**EXERCISE DIRECTIONS**
The listing below holds a line with "Write part 2" and a later line with "# and lets its". Write out those two lines and every line between them, exactly, and nothing else.
▬▬▬
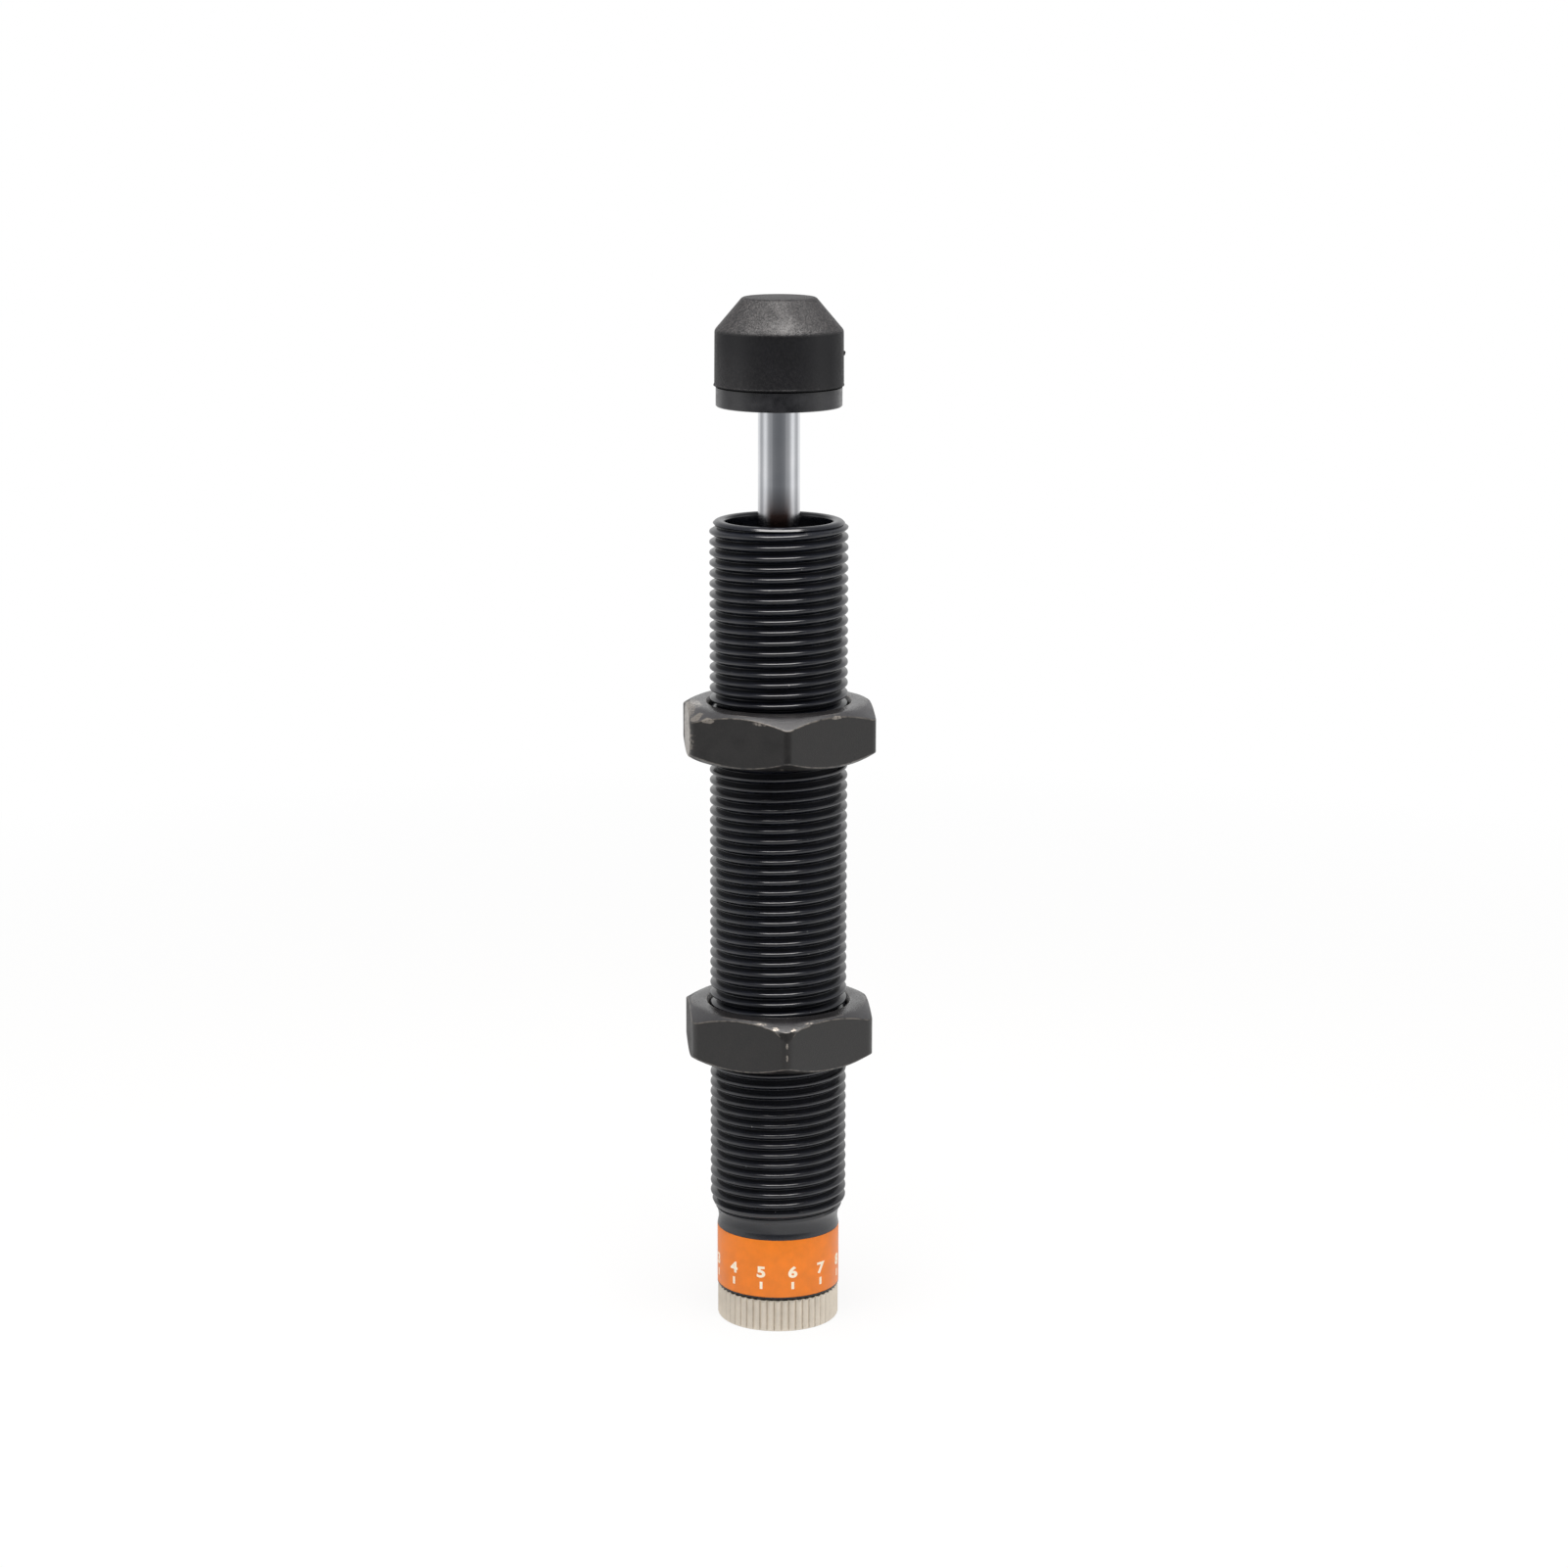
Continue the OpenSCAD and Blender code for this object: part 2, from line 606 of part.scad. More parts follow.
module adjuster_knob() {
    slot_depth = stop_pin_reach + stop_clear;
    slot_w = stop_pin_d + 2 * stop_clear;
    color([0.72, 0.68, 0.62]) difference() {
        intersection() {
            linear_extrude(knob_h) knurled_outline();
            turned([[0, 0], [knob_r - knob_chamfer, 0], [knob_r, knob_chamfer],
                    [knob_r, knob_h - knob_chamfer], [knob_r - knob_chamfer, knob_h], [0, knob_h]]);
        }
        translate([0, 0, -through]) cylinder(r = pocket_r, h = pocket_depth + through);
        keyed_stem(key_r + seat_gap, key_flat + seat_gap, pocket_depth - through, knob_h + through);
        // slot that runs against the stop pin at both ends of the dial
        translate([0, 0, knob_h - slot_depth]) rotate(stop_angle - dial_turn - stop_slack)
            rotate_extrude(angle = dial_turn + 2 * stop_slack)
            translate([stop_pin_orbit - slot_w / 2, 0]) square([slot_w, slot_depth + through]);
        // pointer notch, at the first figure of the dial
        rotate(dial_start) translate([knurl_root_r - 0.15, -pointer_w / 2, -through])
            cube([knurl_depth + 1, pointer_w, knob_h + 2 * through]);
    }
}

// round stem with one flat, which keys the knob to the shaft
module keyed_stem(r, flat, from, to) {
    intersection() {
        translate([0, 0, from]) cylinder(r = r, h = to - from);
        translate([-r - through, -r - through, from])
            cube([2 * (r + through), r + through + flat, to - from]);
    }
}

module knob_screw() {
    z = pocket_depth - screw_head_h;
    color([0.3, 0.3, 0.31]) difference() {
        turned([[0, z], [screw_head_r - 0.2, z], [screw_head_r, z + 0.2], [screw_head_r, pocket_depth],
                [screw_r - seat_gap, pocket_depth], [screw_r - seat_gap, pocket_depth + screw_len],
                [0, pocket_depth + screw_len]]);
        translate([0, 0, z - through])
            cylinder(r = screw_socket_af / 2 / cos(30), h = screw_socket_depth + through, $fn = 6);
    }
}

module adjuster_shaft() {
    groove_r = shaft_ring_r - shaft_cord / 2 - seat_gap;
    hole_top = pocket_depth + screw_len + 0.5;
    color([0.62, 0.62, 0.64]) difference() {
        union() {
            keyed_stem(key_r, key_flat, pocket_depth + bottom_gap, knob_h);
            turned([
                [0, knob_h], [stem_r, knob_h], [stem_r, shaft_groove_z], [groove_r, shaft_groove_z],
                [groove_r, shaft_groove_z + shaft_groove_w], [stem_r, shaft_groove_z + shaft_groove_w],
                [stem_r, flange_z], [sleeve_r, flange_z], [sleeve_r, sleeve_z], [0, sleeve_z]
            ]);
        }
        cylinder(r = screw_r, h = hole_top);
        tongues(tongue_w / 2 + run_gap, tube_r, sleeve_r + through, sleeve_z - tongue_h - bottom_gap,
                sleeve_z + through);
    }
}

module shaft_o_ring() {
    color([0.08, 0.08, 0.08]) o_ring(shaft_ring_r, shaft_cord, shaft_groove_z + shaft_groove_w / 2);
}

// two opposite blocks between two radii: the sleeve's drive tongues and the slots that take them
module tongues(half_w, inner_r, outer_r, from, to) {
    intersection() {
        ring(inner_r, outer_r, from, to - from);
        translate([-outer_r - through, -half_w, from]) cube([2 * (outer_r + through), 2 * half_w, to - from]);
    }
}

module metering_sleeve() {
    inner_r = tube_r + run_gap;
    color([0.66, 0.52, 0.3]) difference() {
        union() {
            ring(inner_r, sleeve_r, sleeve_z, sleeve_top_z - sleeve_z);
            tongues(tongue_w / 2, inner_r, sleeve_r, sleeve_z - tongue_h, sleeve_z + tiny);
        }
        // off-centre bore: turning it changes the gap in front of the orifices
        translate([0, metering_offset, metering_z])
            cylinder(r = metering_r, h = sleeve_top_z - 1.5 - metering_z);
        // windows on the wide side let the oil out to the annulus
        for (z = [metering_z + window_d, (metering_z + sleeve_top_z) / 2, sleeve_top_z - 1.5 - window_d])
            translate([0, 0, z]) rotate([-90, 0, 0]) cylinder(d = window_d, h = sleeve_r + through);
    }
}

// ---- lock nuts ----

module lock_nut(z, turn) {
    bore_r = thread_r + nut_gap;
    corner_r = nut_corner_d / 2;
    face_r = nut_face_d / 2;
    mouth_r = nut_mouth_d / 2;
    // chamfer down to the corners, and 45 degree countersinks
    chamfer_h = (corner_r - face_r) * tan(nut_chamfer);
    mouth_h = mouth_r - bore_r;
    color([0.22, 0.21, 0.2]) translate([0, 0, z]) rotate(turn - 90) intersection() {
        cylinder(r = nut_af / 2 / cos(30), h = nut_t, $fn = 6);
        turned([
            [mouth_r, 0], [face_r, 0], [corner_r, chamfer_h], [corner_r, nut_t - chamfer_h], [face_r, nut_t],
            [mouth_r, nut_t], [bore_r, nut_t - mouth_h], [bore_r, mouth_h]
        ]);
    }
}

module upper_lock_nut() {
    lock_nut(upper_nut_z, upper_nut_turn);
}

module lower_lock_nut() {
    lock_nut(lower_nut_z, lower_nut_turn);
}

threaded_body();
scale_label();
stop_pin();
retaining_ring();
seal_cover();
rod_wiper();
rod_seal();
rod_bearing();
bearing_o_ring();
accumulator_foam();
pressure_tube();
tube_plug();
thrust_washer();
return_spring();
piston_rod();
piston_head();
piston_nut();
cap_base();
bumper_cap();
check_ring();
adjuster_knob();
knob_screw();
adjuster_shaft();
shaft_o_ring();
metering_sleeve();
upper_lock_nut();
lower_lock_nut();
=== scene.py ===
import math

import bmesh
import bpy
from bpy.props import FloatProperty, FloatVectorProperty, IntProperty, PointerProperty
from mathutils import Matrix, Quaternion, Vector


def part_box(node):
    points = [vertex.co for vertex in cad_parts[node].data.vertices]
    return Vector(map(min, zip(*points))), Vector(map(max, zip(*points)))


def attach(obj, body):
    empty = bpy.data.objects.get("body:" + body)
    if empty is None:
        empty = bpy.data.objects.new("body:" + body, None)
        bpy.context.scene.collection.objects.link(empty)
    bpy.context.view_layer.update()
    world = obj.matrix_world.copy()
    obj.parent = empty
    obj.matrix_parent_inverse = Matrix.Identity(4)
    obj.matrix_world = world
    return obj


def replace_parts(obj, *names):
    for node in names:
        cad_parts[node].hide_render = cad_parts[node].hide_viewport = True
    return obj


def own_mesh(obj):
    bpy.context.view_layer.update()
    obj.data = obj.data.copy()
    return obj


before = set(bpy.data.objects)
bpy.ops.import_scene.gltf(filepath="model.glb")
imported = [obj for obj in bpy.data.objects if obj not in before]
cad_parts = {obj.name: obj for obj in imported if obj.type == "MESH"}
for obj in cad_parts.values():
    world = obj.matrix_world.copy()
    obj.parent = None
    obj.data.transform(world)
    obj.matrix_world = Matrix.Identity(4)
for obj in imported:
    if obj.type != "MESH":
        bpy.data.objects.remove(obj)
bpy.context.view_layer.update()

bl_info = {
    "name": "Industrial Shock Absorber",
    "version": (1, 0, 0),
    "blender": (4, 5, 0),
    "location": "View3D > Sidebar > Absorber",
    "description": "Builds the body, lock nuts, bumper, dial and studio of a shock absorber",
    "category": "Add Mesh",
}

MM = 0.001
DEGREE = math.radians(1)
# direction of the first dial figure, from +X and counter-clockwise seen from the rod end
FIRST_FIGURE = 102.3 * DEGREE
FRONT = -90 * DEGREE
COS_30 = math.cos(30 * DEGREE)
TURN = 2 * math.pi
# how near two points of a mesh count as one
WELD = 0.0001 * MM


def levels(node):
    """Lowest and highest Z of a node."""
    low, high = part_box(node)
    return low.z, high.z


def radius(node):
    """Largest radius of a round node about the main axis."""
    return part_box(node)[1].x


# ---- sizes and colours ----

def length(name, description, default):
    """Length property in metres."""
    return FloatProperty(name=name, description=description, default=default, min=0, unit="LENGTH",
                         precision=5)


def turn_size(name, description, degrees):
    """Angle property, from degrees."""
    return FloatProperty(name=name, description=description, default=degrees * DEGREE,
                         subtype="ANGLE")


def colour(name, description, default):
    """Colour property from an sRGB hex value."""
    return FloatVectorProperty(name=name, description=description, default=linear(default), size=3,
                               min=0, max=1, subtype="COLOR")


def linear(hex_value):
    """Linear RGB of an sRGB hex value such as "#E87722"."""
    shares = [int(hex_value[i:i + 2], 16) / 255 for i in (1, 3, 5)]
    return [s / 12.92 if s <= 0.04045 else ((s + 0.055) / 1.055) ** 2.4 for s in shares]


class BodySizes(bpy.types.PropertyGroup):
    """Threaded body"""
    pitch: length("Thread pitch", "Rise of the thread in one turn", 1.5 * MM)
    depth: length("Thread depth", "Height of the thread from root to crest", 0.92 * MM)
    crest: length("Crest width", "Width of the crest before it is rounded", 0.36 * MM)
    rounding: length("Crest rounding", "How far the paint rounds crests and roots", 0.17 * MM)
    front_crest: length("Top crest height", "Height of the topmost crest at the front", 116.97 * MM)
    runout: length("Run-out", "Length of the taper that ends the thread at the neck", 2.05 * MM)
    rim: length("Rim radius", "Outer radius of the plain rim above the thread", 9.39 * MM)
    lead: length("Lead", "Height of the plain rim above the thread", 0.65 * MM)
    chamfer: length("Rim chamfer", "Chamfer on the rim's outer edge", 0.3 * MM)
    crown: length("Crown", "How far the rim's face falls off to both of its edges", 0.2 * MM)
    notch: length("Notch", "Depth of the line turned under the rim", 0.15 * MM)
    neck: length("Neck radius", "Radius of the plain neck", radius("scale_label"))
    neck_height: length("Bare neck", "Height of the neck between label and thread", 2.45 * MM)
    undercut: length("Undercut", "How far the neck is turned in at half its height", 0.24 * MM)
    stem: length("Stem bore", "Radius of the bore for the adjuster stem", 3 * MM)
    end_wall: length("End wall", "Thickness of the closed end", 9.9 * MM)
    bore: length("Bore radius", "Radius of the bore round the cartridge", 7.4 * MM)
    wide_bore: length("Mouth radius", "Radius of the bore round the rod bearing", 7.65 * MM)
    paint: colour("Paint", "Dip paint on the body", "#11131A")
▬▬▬
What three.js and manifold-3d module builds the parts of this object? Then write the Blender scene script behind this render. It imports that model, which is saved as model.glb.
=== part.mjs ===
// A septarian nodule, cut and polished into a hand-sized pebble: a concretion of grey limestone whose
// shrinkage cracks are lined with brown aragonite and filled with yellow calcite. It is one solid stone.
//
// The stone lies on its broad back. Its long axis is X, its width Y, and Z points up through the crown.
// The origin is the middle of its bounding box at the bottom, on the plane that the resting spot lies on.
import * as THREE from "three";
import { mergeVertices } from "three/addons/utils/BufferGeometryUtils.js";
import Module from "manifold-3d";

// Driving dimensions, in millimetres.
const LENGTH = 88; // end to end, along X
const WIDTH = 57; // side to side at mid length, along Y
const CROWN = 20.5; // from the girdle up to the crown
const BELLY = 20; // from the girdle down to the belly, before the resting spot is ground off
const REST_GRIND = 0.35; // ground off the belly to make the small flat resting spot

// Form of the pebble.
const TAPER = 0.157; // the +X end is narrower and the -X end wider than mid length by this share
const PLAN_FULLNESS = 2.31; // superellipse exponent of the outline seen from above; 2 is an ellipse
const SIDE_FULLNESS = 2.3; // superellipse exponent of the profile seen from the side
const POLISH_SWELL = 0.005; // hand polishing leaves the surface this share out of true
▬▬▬
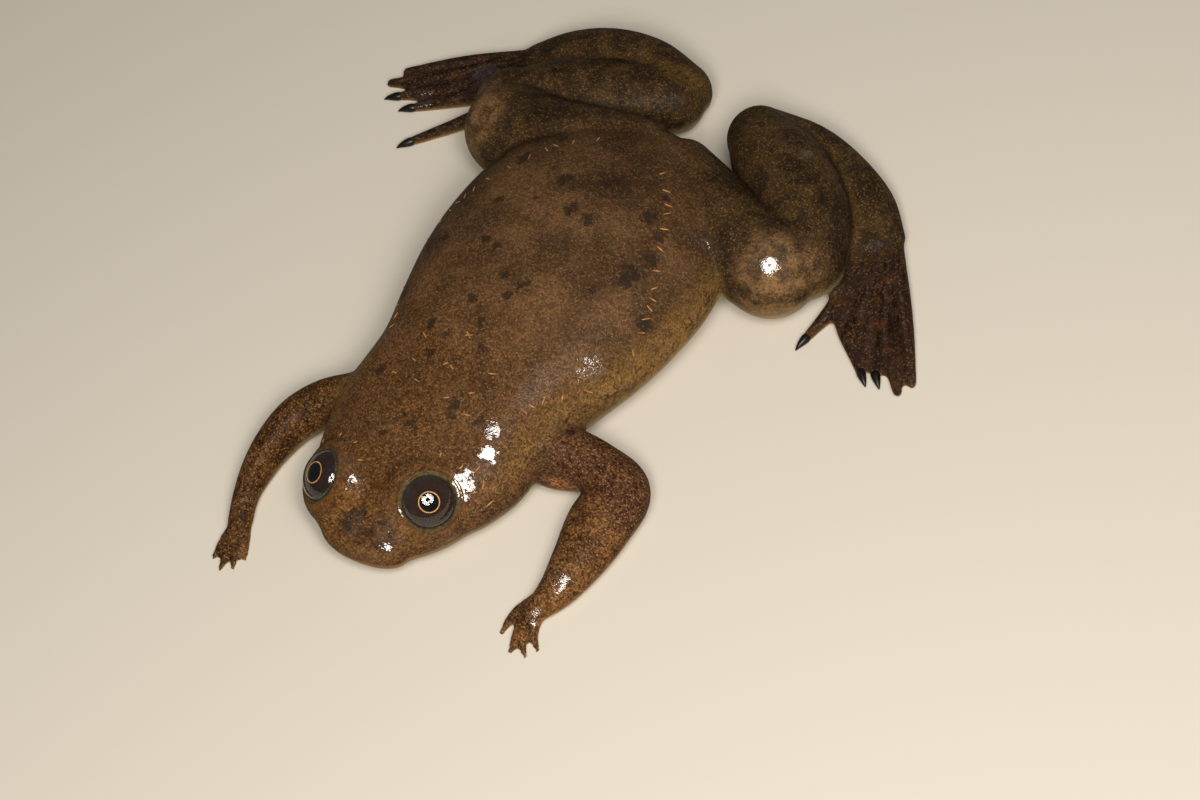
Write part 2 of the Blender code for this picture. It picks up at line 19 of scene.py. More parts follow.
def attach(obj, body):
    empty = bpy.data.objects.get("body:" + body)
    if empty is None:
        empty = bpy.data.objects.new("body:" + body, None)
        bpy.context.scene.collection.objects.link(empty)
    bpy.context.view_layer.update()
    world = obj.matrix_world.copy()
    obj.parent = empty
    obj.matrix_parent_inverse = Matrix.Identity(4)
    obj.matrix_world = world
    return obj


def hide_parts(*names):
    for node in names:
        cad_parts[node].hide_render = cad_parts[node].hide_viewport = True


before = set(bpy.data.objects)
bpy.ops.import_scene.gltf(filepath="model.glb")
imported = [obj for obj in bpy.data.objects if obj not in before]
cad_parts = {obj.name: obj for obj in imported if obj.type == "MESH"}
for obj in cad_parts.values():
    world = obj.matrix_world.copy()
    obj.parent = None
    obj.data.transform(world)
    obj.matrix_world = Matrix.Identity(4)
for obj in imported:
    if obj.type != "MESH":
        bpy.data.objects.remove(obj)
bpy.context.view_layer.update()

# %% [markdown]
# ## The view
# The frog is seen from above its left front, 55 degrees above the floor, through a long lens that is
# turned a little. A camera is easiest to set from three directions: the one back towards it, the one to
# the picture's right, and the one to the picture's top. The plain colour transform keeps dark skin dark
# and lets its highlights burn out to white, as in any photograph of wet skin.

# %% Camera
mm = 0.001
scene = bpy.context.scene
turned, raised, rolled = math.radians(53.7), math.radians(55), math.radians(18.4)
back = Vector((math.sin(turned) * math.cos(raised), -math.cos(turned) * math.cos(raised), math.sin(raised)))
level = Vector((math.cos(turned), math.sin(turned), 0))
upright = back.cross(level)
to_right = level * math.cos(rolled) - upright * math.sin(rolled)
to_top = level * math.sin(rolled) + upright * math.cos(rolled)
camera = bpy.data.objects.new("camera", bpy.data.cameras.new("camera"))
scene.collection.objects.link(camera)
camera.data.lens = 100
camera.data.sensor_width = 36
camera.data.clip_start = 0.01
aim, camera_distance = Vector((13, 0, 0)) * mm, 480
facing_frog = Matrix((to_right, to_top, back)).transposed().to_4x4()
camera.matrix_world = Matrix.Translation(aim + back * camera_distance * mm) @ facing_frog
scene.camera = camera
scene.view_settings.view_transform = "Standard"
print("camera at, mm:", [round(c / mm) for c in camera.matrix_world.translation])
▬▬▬
**FULL RESPONSE**
Write part 2 of the Blender code for this picture. It picks up at line 19 of scene.py. More parts follow.
def attach(obj, body):
    empty = bpy.data.objects.get("body:" + body)
    if empty is None:
        empty = bpy.data.objects.new("body:" + body, None)
        bpy.context.scene.collection.objects.link(empty)
    bpy.context.view_layer.update()
    world = obj.matrix_world.copy()
    obj.parent = empty
    obj.matrix_parent_inverse = Matrix.Identity(4)
    obj.matrix_world = world
    return obj


def hide_parts(*names):
    for node in names:
        cad_parts[node].hide_render = cad_parts[node].hide_viewport = True


before = set(bpy.data.objects)
bpy.ops.import_scene.gltf(filepath="model.glb")
imported = [obj for obj in bpy.data.objects if obj not in before]
cad_parts = {obj.name: obj for obj in imported if obj.type == "MESH"}
for obj in cad_parts.values():
    world = obj.matrix_world.copy()
    obj.parent = None
    obj.data.transform(world)
    obj.matrix_world = Matrix.Identity(4)
for obj in imported:
    if obj.type != "MESH":
        bpy.data.objects.remove(obj)
bpy.context.view_layer.update()

# %% [markdown]
# ## The view
# The frog is seen from above its left front, 55 degrees above the floor, through a long lens that is
# turned a little. A camera is easiest to set from three directions: the one back towards it, the one to
# the picture's right, and the one to the picture's top. The plain colour transform keeps dark skin dark
# and lets its highlights burn out to white, as in any photograph of wet skin.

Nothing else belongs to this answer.